I listen to a lot of music and podcasts. I’m a big music person, and I love dancing. I'm that person that puts music on and does contemporary movements in my apartment, just dancing and being loose and fun. I get my cats to dance with me too.
I heard cat(s), plural, meaning you have more than one! So what is a stereotype that you openly own about being a cat person?
I am a cat lady. We own it; there's no shame involved in it. Once you cross that line and commit to being a cat lady, you’re proud of it. I proudly wear that badge. I talk about my cats all the time, and if you give me an opportunity, I will show you pictures and videos, it's so true. It’s not a stereotype; it's real!
So how has it been at home, with all your cats around you all the time?
I’m pretty sure they’re tired of me now; they’re like, “why are you still here?” I think other animals are happy their owners are home right now, but mine are like, “give me some damn space!” I think one thing I’ve realized is that they are more jealous than I ever thought before. They’re very overprotective, and they’re so jealous of each other's time with me. I guess I never realized that. I am like, ‘omg, you are so obsessed with me’ but also, calm down, there is enough of me for everyone!
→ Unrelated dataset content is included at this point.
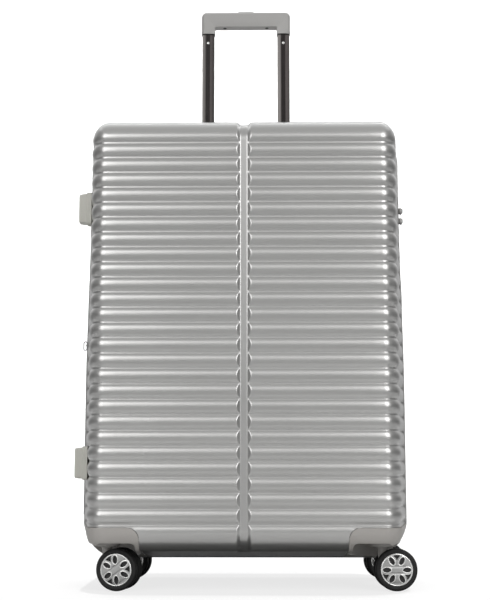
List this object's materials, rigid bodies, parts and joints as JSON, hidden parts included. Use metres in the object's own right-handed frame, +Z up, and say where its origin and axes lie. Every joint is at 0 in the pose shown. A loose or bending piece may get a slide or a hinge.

So we definitely have to include a photo since you brought it up. What are their names?
So I’ve got Anuk (from The Mummy), Appa (from Avatar), and Arya (from Game of Thrones).
Last question! So, because you handle the “shmoney,” what is your favorite money-related song? What’s the song you sing when you’re writing or cashing checks?
I love this. I have all these different songs playing in my head! I think the song that really gets me excited is ‘Bandz a Make Her Dance.” It’s really straight up and direct, and it makes me think about money!
Y'all are lucky I am not in the Finance Department because I’d be singing and playing money songs all day. So on that note, thank you so much for your time!